A friend commented that she'd love to hear the rest of the sermon.  I've realized, so would I.

It has not been my practice to preach a sermon on Easter Sunday.  (Christmas Eve, too, for that matter.)  For many years I have preferred pageantry, to let the entire service -- words, images, music -- come together as the sermon for the day.

And yet, just this past week I've found myself wondering about what my Easter sermon would be if I were to choose to write one. Yesterday I read John Shore's meditation, "The Kind of God I Want," and Brian McLaren's reflection on, "The Scandal of the Resurrection."  And, of course, I had to stop by my friend James Ishmael Ford's blog, Monkey Mind, to see what he had to say.  ("Love is as Strong as Death.")

I've been told that my first book, Teacher, Guide, Companion:  rediscovering Jesus in a secular age,  put me squarely in the Unitarian Universalist Christian (or Christian Unitarian Universalist) category.  (I suppose my inclusion in Christian Voices in Unitarian Universalism underscores that impression.)  I have resisted this label or, perhaps to be more precise, I have not embraced it.  I have wanted to be, simply, a Unitarian Universalist preacher who happened to find meaning in the stories about Jesus.  But I find meaning in the stories of the Buddha, too, and those about the Jewish people found in the Older Testament (as Rabbi David Zaslow likes to call it).  If I could only bring one book with me to the proverbial desert island it would be Lao Tzu's Tao te Ching.  And Carl Sagan and Neil deGrasse Tyson bring me to awe and wonder beyond words.

And yet ...

And yet, as I wrote in T,G,C, there's something about Jesus.  There's something about the Christian tradition that resonates in my soul.  Not Fred Phelps' Christianity, of course.  Nor the kind that puts pastors on trial for officiating at their children's weddings just because those children happen to be gay.  Not the kind that expects you to check your mind at the door, and close your heart to those who "believe" differently.  But if Marcus Borg's definition of Christianity is right -- "taking seriously what Jesus took seriously" -- then I can get behind that with no problem.  I can get behind that with some gusto, in fact.

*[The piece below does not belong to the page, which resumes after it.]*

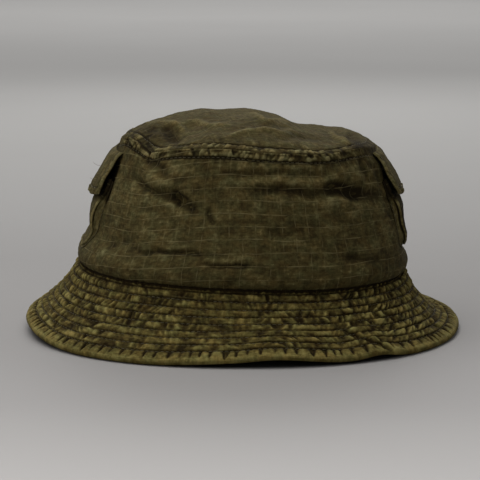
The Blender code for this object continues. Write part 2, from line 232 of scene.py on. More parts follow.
def side_t(sign, y, z):
    theta = np.arcsin(np.clip(y / (88 * MM), -1, 1))
    theta = theta if sign > 0 else math.pi - theta
    for _ in range(3):
        z0, z1 = seam_z(theta), top_z(theta)
        t = np.clip((z - z0) / (z1 - z0), -0.05, 1.05)
        a = wall_half(t)
        x = a * (1 - np.abs(y / wall_deep(t)) ** N_PLAN) ** (1 / N_PLAN)
        theta = np.arctan2(y, sign * x)
    return t, theta, x


def side_base(sign, y, z):
    t, theta, x = side_t(sign, y, z)
    return np.stack((lean(t) + sign * x + square_out(theta, t), y + 0 * x, z + 0 * x), -1)


def side_off(sign, y, z, out):
    e = 5e-4
    dy = side_base(sign, y + e, z) - side_base(sign, y - e, z)
    dz = side_base(sign, y, z + e) - side_base(sign, y, z - e)
    n = np.cross(dy, dz) * sign
    n /= np.linalg.norm(n, axis=-1, keepdims=True)
    return side_base(sign, y, z) + n * np.asarray(out)[..., None]


# where a point shows on an upright plane through the hat's middle, seen by the camera; millimetres
CAM_D, CAM_E = 1.2, math.radians(8.6)


def picture(p):
    up = p[..., 1] * math.sin(CAM_E) + (p[..., 2] - 0.06) * math.cos(CAM_E)
    depth = CAM_D + p[..., 1] * math.cos(CAM_E) - (p[..., 2] - 0.06) * math.sin(CAM_E)
    return p[..., 0] * CAM_D / depth / MM, up * CAM_D / depth / MM


def along(px, py, line):
    """Signed distance from a polyline (positive to its left), and how far along it, 0 to 1."""
    line = np.array(line, float)
    seg = np.linalg.norm(line[1:] - line[:-1], axis=1)
    start = np.concatenate(([0], np.cumsum(seg)))
    best = np.full(px.shape, 1e9)
    side = np.zeros(px.shape)
    where = np.zeros(px.shape)
    for k in range(len(seg)):
        d = (line[k + 1] - line[k]) / seg[k]
        qx, qy = px - line[k][0], py - line[k][1]
        s = np.clip(qx * d[0] + qy * d[1], 0, seg[k])
        dx, dy = qx - d[0] * s, qy - d[1] * s
        dist = np.hypot(dx, dy)
        cross = d[0] * qy - d[1] * qx
        closer = dist < best
        best = np.where(closer, dist, best)
        side = np.where(closer, np.sign(cross), side)
        where = np.where(closer, (start[k] + s) / start[-1], where)
    return best * side, where


def fold(px, py, line, width, deep, shoulder=0.5, taper=0.25, wobble=0):
    """A crease along a line: a valley with a soft shoulder to the left of the line (above, for a line running to +X)."""
    if wobble:
        px = px + noise2(px / 9, py / 9, 11) * wobble
        py = py + noise2(px / 9, py / 9, 12) * wobble
    d, s = along(px, py, line)
    ends = smooth(s, 0, taper) * (1 - smooth(s, 1 - taper, 1))
    valley = -deep * np.exp(-(d / width) ** 2)
    bulge = deep * shoulder * np.exp(-((d - 1.9 * width) / (1.5 * width)) ** 2)
    bulge = bulge + deep * shoulder * 0.6 * np.exp(-((d + 1.9 * width) / (1.7 * width)) ** 2)
    return (valley + bulge) * ends


# ---------------------------------------------------------------- mesh makers
def grid_faces(nu, nv, base=0, flip=False, ring=False):
    """Quads of a grid of vertices stored u-major, nv + 1 to a column; in a ring the last column is followed by the first."""
    i = np.arange(nu)[:, None] * (nv + 1) + np.arange(nv)[None, :]
    j = (i + nv + 1) % (nu * (nv + 1)) if ring else i + nv + 1
    quads = np.stack((i, j, j + 1, i + 1), -1).reshape(-1, 4) + base
    return quads[:, ::-1] if flip else quads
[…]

So what would I have preached if I'd preached an Easter sermon yesterday?  This isn't the perfectly manicured manuscript I might aim to bring with me to the pulpit, but there are a couple of thoughts I know I'd have liked to dance a bit with.

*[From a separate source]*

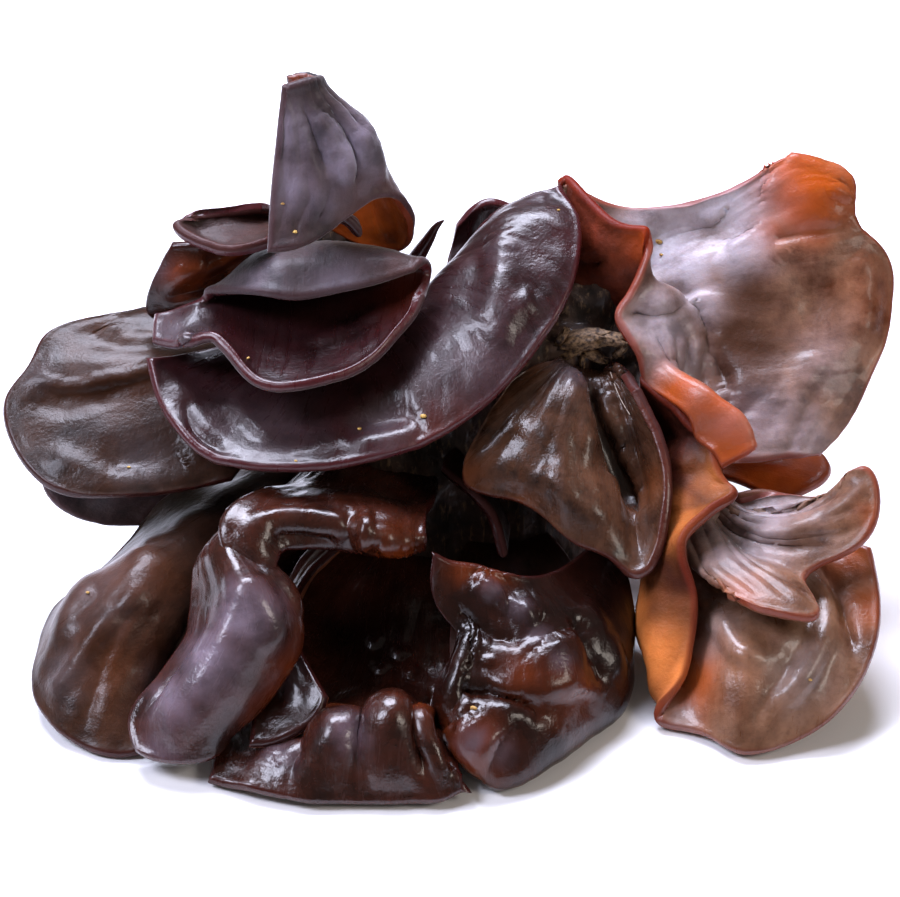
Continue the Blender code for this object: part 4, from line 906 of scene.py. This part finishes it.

First, I'm not sure what the big deal about Jesus' resurrection is.  After all, the Gospel of John (chapter 11) tells us that Jesus' raised his friend Lazarus from the dead.  And according to the Gospel of Mark (5:35-43), he'd also raised from the dead the daughter of Jairus, a leader of the synagogue.  And in the Gospel of Matthew (27:51-53) we are told that about the moment that Jesus died on the cross, 
"At that moment the curtain of the temple was torn in two from top to bottom. The earth shook, the rocks split and the tombs broke open. The bodies of many holy people who had died were raised to life. They came out of the tombs after Jesus’ resurrection and went into the holy city and appeared to many people."
So what's the big deal about God raising Jesus from the dead?  It seems to me that it can't be the act itself -- whether physical, mental, spiritual, or metaphoric -- because the same thing reportedly happened on other occasions as well.  It could be, as McLaren wrote, "It was not simply that a dead man was raised. It was who the raised man was. ... A nonviolent nonconformist who included the outcasts - and therefore became an outcast - was raised."

Jesus of Nazareth -- Yeshua ben Miriam -- was a preacher, a teacher, and a healer who pointed toward a God he said could be trusted.  He said that love was more powerful than any of the emperors, empires, or systems of oppression and control that we humans had ever ... well ... raised up.  He was someone whose message the authorities had tried to dismiss yet he was, we're told, raised up.  Could that be the importance of the story of his resurrection?

And what of that empty tomb?  As I said in the FB update that got this post started, I don't believe that it was its emptiness that matters most.  It's that it had been filled and was now empty that matters.  The hopes and dreams of Jesus' friends and disciples had been placed in that tomb.  The potential of a young "God-intoxicated" man had been placed in that tomb.  The promise of his message had been placed in that tomb along with Jesus' corpse.

It is, I think, so important to remember that according to the stories that have come down to us the community that had gathered around Jesus were not expecting the resurrection.  Yes, they'd been told to expect it, but from the stories it's clear that they didn't.  Hope had been lost.  Dreams had been dashed.  Their despair was real.  It was crushing.  It was final and definitive.

Except that it wasn't.  And whatever else came out of that tomb on that first Easter morning, that community's hope was resurrected.  Its faith was raised up.  Its vision proved more lasting.

That hope, that faith, that vision continue to this day.  They have taken many forms and continue to change, to transform, the evolve in ways every bit as surprising as that initial Sunday morning.  What has been entombed in your life?  And what might roll the stone away?

Pax tecum,

RevWik

Print this post

1 comment:

arthurrashap said...

That is a sermon that should have been preached, Rev Wik. Pageantry smacks, for me, too much of the wrong fork that religion took, has taken, and seemingly will continue to take: e.g. our way or the highway (to hell). Focusing on the Christian story has its merits. Making this an underpinning for services and the focus of the spiritual aspects of this UU Church is, for me, walking down that wrong fork. Yes, there were great and important teachers - as you note in the sermon. Let's focus on the bottom line of what they taught, not on the path laid out by their followers.